For a set of points (subsetPoints), find the nearest neighbor in another set (subsetNeighbors). Distances are given in a p' x n' matrix (distances), with p' >= p (p the number of points) and n' >= n (n the number of neighbors). If points and neighbors come from the same set, put inner to TRUE for assuring the nearest neighbor of a point will not be itself.

Usage

nearest_neighbor(
  distances,
  inner = FALSE,
  contiguity = NULL,
  subsetPoints = seq_len(nrow(distances)),
  subsetNeighbors = seq_len(ncol(distances))
)

Arguments

distances

distances between points and neighbors. A row is for a point and a column a neighbor. If a vector of length k > 0 is given, it's consider like a matrix of distances with p' = k points and n' = 1 neighbor.

inner

Flag indicating if points and neighbors come from the same set and distance is the set matrix distance. Diagonal of distance will then not be considered, assuring that the nearest neighbor of a point is not itself. FALSE by default (different sets).

contiguity

In the case there are connectivity constraint between points. If an element of subsetPoints and one of subsetNeighbors are not contiguous then the second element cannot be a neighbor of the first one.

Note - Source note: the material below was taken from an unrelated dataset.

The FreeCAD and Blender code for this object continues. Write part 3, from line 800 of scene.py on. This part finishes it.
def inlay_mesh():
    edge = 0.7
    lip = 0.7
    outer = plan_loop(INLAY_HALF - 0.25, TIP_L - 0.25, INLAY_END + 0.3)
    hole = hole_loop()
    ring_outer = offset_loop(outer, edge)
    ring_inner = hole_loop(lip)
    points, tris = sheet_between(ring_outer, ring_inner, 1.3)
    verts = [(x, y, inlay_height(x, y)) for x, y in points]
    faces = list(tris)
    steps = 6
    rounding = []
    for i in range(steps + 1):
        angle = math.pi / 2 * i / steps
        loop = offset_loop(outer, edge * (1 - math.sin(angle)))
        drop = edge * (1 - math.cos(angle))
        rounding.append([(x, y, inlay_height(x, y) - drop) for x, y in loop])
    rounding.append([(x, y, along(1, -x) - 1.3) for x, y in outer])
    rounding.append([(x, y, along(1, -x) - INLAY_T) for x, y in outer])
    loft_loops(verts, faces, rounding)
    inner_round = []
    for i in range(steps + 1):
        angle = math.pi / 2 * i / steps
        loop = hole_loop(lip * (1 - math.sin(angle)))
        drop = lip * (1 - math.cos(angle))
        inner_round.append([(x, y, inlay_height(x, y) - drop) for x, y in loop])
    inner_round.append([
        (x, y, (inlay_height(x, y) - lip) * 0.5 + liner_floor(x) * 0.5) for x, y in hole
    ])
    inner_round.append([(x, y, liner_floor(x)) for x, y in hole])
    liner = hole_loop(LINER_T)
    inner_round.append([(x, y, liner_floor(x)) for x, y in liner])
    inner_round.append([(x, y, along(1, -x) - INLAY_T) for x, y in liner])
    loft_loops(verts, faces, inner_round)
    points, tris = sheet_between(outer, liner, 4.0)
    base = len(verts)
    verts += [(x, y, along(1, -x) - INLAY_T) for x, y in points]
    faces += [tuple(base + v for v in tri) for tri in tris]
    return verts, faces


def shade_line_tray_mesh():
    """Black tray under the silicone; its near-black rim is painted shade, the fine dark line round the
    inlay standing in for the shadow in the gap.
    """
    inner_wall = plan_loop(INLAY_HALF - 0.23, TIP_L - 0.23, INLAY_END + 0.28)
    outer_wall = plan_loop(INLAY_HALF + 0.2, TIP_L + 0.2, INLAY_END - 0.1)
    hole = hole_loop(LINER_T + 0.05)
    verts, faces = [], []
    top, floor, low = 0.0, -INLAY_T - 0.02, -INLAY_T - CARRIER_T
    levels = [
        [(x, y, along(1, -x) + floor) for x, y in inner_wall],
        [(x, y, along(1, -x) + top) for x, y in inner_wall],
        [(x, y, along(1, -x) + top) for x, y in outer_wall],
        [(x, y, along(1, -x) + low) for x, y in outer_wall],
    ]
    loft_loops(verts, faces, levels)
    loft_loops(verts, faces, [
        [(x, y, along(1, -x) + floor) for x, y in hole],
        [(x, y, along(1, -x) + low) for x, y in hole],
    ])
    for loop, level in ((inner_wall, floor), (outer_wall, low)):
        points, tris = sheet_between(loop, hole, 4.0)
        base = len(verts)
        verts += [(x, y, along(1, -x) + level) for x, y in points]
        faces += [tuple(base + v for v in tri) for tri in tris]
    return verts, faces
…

NULL by default (no connectivity constraint). If precised, must be a logical matrix with the same dimensions as distances.

subsetPoints

A vector of strictly positive integers giving the position of the points the nearest neighbor must be found. Default is all points (p = p'). If distances has row names can be those instead (as characters). If no points are given, return an empty vector. Values can be duplicated but it will increase complexity.

subsetNeighbors

A vector of strictly positive integers giving the position of the elements of the set that can be consider has a neighbor for each point of subsetPoints. Default is all neighbors (n = n'). If distances has column names can be those instead (as characters). If no neighbors are given an error is generated. Values are expected to be unique.

Value

a vector of length p with for each point the position of its nearest neighbor (NaN if it doesn't exist). A point do not have a nearest neighbor if each distance with its neighbors are missing. If distances has column names position of neighbors will be replaced by their names. The returned vector is named with the IDs of the points, or their name if distances has row names.